• _What the task asks_:
Give back only the lines in the records below from the one with "Turn this picture" to the one with "row_spacing = 7.62; // [7:0.01:7.8]", both inclusive, word for word.

Data extracted from a collection
..............................

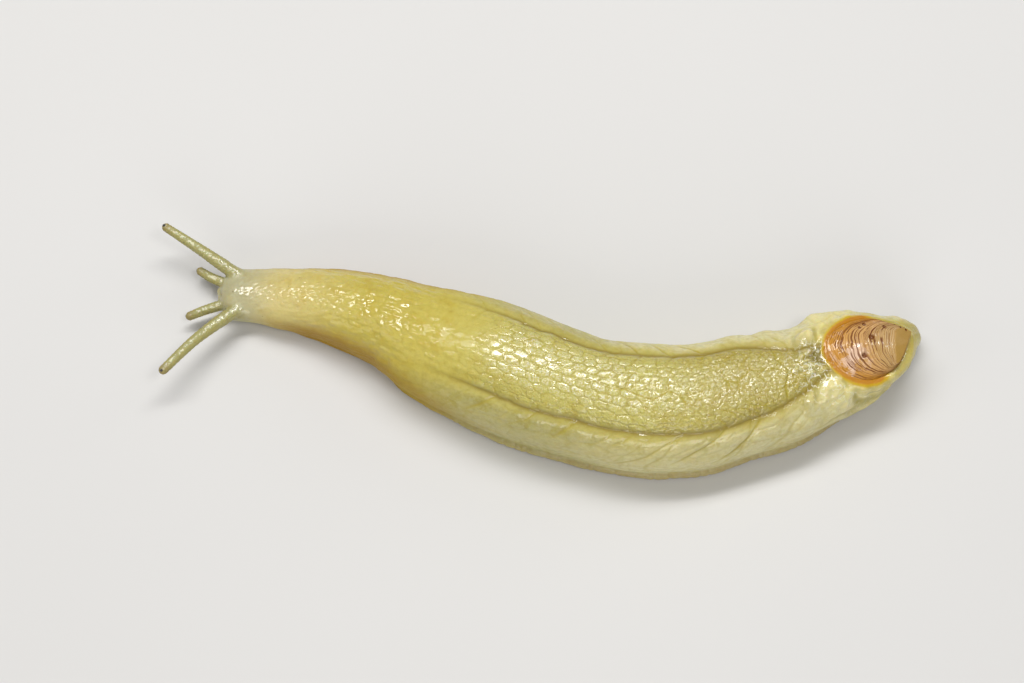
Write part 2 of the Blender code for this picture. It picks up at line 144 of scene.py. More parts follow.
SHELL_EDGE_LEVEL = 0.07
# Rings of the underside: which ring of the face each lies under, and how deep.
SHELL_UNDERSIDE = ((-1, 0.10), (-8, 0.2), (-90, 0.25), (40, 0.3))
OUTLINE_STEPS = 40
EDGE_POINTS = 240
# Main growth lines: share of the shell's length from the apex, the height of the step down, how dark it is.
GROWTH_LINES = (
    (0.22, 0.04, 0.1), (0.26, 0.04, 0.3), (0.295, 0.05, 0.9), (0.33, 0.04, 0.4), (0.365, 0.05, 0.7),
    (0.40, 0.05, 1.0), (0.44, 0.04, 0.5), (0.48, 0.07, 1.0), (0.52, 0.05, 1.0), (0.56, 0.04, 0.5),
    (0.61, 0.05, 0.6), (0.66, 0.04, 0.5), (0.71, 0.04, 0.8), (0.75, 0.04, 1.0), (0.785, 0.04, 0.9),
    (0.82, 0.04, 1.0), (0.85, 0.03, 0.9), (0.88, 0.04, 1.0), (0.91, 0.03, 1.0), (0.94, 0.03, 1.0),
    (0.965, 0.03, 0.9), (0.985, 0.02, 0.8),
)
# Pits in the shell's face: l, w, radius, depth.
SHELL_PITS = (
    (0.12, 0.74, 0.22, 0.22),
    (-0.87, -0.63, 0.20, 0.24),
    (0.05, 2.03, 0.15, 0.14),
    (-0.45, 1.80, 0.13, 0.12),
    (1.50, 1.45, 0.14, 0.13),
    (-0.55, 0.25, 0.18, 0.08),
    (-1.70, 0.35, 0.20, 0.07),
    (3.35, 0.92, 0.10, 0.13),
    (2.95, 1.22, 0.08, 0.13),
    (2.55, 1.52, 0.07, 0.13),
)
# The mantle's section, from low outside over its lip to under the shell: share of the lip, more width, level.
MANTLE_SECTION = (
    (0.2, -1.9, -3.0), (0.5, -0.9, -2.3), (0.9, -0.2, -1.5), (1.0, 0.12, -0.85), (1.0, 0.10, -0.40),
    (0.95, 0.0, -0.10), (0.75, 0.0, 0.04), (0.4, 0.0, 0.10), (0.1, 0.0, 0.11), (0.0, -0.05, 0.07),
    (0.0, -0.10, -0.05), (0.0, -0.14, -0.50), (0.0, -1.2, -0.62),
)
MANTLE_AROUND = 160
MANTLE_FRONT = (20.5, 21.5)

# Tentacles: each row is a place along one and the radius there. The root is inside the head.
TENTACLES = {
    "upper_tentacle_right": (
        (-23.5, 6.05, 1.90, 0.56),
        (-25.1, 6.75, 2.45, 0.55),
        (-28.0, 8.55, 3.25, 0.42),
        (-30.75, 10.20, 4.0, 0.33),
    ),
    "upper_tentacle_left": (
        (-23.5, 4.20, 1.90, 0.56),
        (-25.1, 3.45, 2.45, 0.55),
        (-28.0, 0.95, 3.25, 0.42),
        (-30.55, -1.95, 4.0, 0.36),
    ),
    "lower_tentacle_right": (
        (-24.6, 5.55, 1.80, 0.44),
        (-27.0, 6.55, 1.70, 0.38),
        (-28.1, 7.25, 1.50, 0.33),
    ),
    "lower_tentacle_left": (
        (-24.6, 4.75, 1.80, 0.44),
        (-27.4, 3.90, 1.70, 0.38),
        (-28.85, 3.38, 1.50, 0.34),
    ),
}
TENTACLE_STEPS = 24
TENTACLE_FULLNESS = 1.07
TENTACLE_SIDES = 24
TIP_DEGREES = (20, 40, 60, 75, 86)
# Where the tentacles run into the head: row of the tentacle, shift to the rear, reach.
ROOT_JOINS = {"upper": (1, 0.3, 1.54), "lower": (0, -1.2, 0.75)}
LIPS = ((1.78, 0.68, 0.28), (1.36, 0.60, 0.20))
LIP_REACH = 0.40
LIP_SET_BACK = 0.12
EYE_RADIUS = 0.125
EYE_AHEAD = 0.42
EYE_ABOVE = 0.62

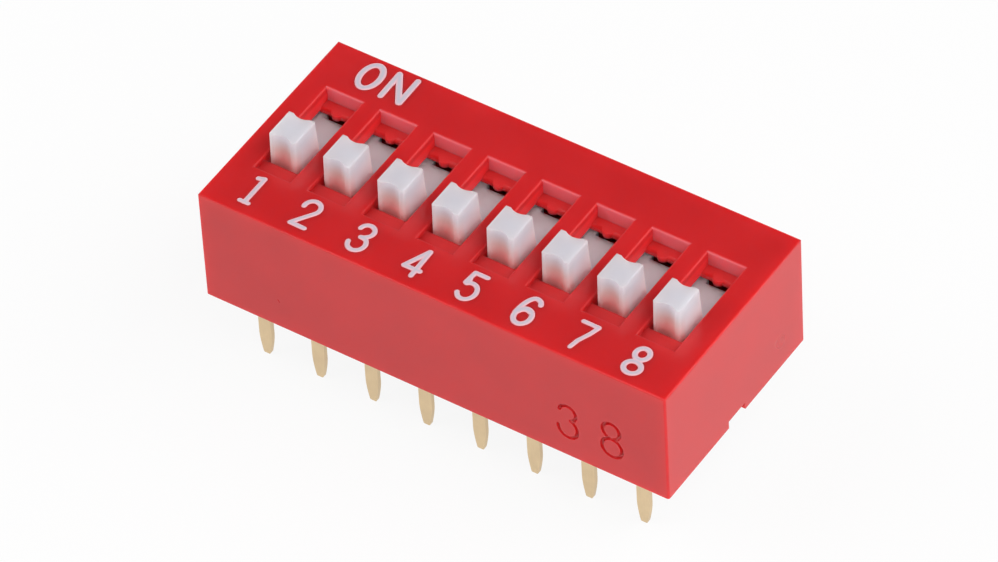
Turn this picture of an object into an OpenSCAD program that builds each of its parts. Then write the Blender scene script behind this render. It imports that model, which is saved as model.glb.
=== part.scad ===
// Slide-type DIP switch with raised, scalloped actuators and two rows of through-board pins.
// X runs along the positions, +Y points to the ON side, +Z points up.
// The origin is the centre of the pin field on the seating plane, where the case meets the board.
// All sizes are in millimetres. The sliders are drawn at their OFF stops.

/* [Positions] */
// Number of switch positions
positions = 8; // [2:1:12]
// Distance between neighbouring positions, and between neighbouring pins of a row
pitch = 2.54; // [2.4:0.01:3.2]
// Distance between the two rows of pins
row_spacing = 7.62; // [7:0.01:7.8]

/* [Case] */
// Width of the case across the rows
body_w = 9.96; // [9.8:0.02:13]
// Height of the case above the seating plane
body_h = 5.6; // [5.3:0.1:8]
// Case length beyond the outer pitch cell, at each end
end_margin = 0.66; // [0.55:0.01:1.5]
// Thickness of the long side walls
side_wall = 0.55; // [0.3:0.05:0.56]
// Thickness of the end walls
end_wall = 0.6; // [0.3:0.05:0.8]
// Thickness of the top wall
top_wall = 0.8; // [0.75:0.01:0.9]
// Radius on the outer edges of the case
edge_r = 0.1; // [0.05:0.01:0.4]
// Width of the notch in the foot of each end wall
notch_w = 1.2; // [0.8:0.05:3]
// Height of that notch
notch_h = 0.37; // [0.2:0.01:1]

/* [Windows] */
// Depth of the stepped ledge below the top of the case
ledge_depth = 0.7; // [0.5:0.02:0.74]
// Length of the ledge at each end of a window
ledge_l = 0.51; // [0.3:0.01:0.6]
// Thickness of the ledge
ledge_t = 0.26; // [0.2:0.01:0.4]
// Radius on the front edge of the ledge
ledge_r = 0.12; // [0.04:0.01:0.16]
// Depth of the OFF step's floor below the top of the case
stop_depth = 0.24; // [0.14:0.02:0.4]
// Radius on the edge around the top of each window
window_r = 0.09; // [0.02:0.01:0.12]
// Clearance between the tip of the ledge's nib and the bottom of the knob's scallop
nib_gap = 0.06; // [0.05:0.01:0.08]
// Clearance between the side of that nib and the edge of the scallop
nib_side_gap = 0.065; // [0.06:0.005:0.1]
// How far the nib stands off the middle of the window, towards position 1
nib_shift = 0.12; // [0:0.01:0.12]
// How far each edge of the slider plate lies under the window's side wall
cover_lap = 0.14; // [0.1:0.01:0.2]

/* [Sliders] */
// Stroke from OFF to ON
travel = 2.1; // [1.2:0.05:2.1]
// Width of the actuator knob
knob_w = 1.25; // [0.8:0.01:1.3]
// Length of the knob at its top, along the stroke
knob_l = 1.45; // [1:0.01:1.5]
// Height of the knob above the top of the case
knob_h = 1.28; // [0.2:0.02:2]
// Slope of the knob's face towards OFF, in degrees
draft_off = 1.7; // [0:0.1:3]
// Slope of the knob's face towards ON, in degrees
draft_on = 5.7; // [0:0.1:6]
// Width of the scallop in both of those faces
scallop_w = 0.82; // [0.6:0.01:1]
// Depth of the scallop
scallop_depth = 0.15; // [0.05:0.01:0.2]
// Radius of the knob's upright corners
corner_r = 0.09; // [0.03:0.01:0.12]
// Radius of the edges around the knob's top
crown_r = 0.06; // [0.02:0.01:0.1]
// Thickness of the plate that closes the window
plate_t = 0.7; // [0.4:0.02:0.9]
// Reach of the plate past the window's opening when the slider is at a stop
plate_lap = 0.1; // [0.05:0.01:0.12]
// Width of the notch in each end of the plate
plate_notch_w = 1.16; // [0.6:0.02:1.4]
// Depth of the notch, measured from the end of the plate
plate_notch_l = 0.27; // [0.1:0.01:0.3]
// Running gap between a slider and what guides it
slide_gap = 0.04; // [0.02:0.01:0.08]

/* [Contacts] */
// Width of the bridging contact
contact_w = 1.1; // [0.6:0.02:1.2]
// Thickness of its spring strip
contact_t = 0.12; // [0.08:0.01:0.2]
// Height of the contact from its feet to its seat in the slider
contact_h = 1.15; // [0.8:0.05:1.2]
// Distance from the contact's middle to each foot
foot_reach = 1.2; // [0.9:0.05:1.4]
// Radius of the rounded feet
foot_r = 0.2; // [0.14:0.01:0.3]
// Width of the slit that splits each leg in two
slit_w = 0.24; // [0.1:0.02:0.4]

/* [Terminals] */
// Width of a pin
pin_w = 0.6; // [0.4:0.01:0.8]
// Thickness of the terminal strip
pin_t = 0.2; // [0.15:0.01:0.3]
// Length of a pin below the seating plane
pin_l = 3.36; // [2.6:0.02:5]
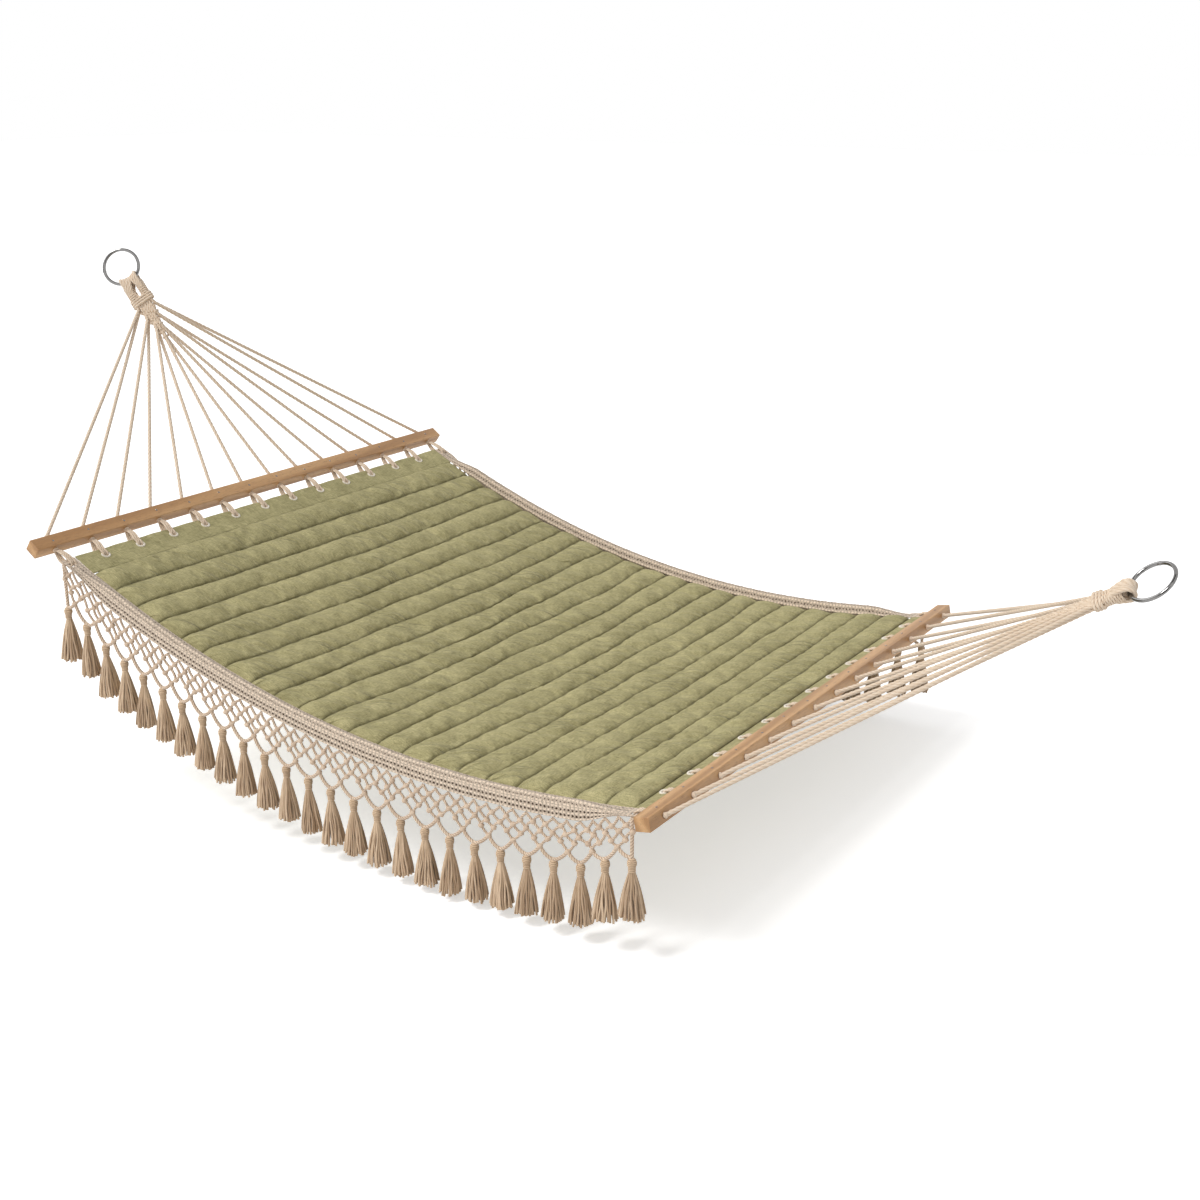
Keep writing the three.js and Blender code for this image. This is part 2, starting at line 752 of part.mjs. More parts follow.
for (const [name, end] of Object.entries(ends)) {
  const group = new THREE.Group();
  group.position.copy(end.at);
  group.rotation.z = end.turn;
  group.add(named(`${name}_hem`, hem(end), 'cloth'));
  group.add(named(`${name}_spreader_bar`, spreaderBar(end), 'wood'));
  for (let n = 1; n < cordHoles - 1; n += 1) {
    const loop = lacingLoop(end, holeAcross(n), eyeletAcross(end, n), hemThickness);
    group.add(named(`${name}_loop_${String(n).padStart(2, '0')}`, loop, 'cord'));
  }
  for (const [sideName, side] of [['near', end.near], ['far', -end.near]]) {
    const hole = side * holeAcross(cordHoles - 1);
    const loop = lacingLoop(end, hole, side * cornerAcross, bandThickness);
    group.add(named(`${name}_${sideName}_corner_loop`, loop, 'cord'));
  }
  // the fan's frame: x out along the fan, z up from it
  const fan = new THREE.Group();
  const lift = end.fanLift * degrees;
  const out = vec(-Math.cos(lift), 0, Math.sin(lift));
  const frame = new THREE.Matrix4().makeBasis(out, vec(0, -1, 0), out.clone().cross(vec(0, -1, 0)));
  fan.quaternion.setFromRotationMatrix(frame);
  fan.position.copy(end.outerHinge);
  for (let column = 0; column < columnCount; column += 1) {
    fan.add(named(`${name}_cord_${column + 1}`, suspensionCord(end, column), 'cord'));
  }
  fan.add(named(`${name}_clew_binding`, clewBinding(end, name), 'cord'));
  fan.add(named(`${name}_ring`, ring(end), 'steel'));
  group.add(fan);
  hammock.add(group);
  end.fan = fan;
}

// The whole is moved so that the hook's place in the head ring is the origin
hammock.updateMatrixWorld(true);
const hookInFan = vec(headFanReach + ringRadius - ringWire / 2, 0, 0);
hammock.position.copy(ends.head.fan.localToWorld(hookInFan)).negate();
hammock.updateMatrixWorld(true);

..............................

• _Output below_:
Turn this picture of an object into an OpenSCAD program that builds each of its parts. Then write the Blender scene script behind this render. It imports that model, which is saved as model.glb.
=== part.scad ===
// Slide-type DIP switch with raised, scalloped actuators and two rows of through-board pins.
// X runs along the positions, +Y points to the ON side, +Z points up.
// The origin is the centre of the pin field on the seating plane, where the case meets the board.
// All sizes are in millimetres. The sliders are drawn at their OFF stops.

/* [Positions] */
// Number of switch positions
positions = 8; // [2:1:12]
// Distance between neighbouring positions, and between neighbouring pins of a row
pitch = 2.54; // [2.4:0.01:3.2]
// Distance between the two rows of pins
row_spacing = 7.62; // [7:0.01:7.8]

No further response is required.